Filter these entries so that only lines with the word "each" remain.

>>>

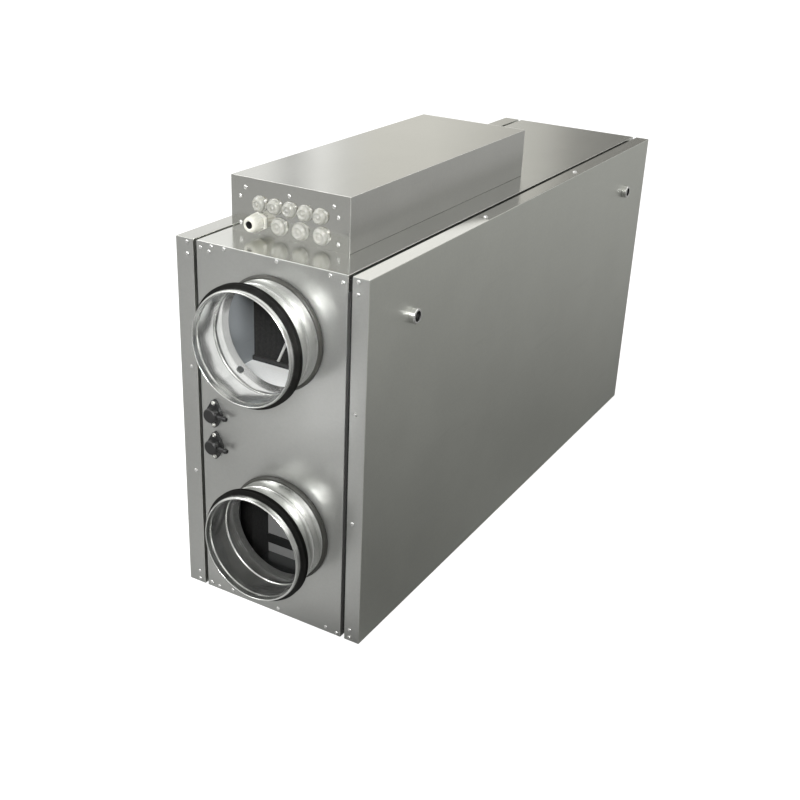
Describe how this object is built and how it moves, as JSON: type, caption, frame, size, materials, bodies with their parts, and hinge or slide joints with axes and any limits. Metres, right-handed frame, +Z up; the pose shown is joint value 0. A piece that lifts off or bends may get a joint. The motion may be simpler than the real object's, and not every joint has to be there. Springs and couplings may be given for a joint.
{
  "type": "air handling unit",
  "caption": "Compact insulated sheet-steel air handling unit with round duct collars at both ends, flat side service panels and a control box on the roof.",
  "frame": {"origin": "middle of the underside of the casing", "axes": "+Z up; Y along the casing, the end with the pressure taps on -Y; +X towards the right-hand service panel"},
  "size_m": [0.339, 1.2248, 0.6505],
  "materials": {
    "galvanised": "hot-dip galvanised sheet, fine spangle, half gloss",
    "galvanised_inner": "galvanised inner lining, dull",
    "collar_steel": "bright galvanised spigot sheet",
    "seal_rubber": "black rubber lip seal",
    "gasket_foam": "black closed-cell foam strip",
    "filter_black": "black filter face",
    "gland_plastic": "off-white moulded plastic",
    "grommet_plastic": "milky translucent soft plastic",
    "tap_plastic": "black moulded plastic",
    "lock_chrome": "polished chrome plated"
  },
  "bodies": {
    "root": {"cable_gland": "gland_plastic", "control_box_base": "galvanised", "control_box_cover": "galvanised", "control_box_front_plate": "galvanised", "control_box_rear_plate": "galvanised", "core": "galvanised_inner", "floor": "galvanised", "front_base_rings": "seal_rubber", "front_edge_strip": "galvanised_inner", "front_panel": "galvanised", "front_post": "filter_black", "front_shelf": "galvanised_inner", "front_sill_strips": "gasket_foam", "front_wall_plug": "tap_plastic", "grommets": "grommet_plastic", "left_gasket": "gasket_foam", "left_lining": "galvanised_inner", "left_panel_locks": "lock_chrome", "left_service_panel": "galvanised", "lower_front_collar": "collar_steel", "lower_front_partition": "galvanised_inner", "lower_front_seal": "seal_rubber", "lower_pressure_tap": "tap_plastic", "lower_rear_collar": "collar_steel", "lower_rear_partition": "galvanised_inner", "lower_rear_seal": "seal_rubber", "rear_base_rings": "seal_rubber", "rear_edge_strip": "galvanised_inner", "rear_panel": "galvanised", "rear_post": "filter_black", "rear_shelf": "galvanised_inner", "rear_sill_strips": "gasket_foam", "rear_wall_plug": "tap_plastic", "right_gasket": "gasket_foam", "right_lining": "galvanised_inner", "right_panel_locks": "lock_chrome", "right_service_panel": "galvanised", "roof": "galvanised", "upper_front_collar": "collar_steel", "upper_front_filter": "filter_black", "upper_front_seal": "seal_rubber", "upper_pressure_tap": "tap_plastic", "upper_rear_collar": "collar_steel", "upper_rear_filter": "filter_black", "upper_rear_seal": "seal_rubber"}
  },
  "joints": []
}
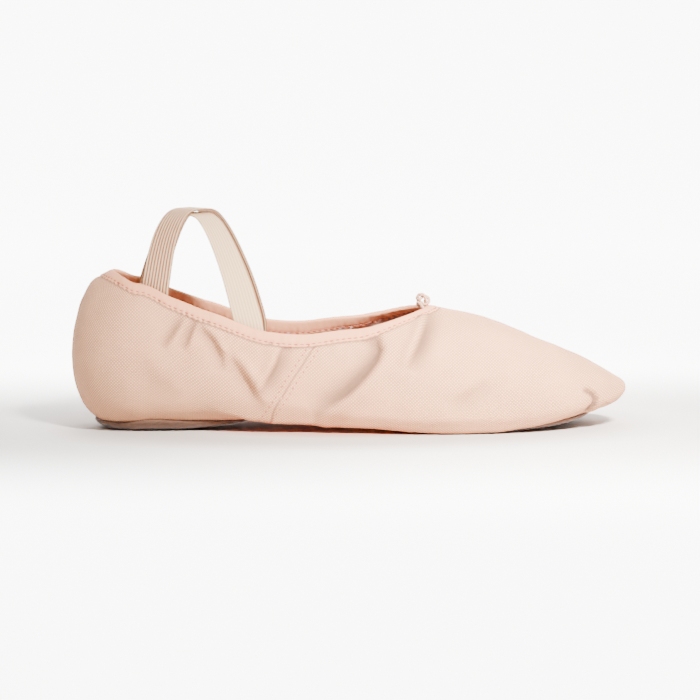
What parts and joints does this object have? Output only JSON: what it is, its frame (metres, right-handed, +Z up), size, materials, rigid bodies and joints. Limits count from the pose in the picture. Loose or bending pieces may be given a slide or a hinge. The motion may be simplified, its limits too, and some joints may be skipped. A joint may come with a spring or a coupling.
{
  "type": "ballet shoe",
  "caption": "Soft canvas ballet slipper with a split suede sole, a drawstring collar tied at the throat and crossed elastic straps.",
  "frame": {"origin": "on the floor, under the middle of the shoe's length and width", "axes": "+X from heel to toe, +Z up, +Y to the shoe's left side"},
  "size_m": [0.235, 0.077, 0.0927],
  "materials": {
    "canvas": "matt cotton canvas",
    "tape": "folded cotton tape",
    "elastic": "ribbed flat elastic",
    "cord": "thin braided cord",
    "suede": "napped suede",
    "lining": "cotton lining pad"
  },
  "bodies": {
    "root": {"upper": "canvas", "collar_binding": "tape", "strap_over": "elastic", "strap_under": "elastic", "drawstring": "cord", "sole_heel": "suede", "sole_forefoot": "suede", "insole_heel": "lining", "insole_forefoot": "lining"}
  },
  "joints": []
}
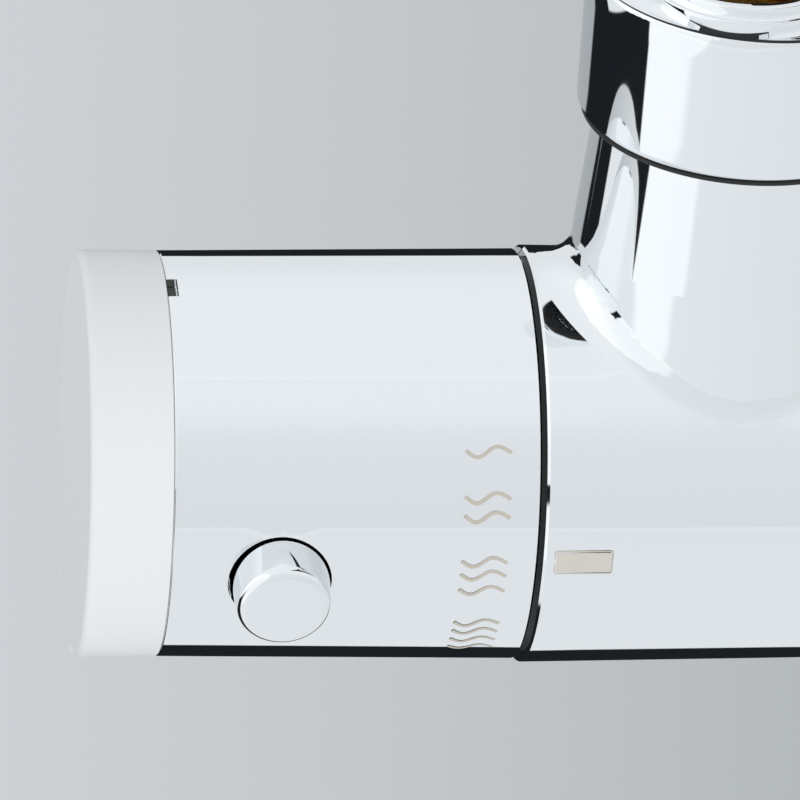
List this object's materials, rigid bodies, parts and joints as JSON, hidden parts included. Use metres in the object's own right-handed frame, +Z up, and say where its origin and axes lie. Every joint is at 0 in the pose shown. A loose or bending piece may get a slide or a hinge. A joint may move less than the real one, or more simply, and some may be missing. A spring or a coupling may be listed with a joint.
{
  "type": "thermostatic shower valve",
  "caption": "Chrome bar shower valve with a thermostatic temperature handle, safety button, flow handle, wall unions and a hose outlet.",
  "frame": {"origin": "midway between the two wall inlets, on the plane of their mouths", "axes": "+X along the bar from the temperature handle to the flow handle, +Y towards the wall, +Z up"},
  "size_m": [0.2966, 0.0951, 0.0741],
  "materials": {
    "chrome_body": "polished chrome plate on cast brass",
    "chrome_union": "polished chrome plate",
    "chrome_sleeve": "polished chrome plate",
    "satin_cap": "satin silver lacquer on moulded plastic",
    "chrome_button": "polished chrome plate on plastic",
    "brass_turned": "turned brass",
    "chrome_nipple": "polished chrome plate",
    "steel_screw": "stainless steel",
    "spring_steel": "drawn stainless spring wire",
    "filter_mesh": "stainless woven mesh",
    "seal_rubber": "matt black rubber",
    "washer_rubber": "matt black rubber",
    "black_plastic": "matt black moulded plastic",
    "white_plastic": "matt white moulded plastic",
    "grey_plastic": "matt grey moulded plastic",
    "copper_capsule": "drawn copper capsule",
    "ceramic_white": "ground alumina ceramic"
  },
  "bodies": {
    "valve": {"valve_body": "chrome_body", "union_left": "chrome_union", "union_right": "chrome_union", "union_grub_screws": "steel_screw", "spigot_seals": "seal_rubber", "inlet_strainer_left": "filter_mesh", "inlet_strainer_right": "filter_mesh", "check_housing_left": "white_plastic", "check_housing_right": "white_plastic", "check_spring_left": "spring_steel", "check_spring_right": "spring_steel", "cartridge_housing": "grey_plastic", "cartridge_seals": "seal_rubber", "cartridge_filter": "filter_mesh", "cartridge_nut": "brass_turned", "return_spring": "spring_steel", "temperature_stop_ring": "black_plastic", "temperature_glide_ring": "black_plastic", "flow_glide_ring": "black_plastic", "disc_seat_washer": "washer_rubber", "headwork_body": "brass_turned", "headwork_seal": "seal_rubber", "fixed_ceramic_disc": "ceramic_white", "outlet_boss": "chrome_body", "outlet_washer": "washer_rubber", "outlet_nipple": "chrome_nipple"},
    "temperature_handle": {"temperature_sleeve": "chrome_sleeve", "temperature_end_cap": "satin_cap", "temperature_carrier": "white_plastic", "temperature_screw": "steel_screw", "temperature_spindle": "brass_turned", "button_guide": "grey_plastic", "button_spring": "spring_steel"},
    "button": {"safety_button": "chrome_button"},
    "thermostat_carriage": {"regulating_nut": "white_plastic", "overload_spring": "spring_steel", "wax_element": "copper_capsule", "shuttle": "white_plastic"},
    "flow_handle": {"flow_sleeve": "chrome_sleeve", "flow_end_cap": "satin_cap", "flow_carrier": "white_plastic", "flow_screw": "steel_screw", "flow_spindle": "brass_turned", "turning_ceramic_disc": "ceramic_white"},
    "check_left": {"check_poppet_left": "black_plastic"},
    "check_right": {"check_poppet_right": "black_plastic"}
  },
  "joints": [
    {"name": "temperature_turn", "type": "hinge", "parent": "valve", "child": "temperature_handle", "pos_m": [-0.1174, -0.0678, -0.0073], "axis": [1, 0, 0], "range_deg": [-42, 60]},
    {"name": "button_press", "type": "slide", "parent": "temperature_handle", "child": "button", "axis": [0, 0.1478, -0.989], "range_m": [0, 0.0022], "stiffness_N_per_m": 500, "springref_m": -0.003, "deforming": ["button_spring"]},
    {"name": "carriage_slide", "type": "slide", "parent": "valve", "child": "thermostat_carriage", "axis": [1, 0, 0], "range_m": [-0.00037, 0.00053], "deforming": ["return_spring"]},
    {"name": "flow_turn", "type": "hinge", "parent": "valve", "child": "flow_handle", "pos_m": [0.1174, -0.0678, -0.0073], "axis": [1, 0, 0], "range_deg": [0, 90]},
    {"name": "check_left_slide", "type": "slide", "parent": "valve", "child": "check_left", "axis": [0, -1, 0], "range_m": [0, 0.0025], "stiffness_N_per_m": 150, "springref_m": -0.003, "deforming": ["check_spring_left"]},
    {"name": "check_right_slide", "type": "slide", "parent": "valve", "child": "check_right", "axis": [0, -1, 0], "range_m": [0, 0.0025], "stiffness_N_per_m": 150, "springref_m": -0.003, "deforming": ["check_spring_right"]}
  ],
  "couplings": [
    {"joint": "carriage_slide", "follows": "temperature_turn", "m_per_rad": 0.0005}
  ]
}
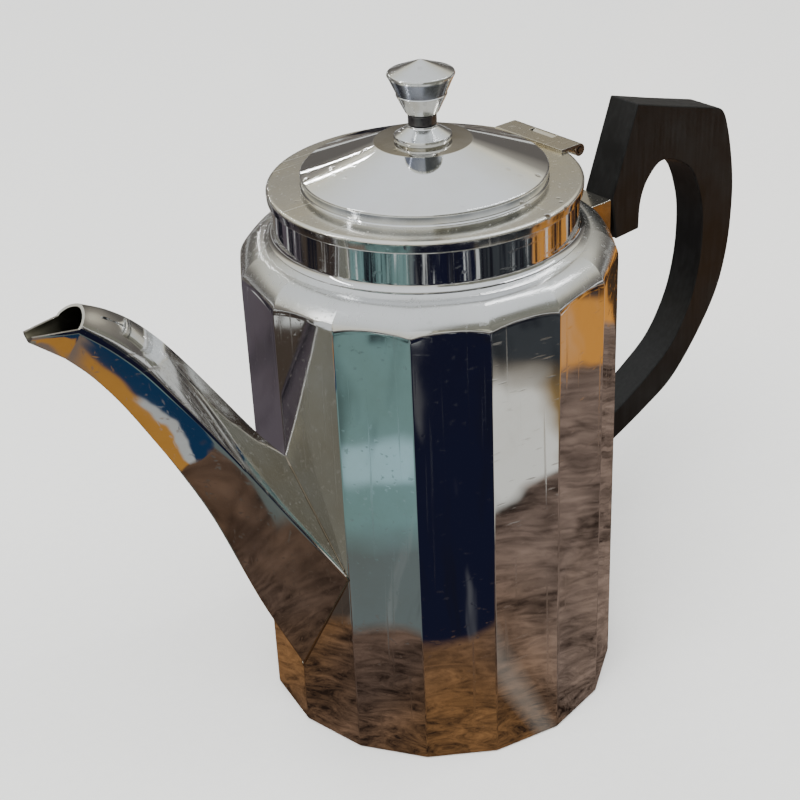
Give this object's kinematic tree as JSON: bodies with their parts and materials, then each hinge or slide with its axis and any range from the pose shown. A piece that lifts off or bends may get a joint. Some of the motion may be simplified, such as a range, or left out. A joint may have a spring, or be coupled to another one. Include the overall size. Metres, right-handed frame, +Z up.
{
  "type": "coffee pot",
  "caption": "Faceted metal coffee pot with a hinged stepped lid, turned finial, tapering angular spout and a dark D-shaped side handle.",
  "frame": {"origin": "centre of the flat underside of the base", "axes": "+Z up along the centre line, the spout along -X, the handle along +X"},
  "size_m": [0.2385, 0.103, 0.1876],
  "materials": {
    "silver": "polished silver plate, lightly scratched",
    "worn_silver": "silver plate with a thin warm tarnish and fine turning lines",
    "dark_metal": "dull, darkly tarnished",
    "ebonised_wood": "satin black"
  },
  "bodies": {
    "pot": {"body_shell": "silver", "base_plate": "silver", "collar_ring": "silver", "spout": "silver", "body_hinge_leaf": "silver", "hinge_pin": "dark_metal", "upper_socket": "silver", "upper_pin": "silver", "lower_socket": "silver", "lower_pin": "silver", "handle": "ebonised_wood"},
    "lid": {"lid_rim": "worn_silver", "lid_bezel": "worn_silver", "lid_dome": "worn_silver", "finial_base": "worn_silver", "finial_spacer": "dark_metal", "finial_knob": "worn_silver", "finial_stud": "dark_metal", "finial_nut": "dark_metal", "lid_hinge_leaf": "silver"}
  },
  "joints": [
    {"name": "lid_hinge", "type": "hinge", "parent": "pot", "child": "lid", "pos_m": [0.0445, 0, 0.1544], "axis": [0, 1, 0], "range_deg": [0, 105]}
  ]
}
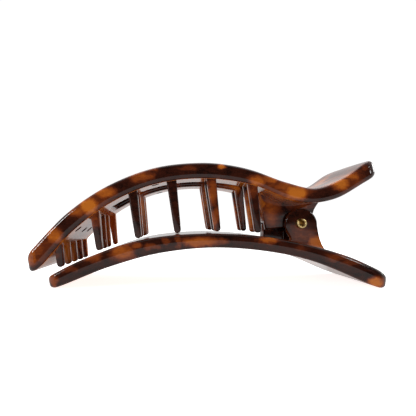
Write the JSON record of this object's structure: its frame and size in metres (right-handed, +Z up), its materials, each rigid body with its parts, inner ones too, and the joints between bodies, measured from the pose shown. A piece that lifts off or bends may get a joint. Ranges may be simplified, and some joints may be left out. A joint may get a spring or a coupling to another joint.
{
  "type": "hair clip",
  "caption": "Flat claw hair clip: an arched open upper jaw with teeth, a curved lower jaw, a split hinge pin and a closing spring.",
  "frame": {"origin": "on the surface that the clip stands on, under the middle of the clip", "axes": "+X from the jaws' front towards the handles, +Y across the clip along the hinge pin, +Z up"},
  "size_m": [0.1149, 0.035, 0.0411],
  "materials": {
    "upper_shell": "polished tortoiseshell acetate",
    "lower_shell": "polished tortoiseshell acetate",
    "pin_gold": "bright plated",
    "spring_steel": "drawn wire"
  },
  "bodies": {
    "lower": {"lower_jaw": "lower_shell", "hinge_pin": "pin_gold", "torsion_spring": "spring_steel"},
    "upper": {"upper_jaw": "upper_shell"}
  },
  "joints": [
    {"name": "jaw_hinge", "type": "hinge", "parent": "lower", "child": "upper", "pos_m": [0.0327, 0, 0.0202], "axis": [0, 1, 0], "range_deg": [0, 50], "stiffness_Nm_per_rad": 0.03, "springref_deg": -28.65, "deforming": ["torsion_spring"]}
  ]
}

<<<

TASK RESPONSE >>
Give this object's kinematic tree as JSON: bodies with their parts and materials, then each hinge or slide with its axis and any range from the pose shown. A piece that lifts off or bends may get a joint. Some of the motion may be simplified, such as a range, or left out. A joint may have a spring, or be coupled to another one. Include the overall size. Metres, right-handed frame, +Z up.
Write the JSON record of this object's structure: its frame and size in metres (right-handed, +Z up), its materials, each rigid body with its parts, inner ones too, and the joints between bodies, measured from the pose shown. A piece that lifts off or bends may get a joint. Ranges may be simplified, and some joints may be left out. A joint may get a spring or a coupling to another joint.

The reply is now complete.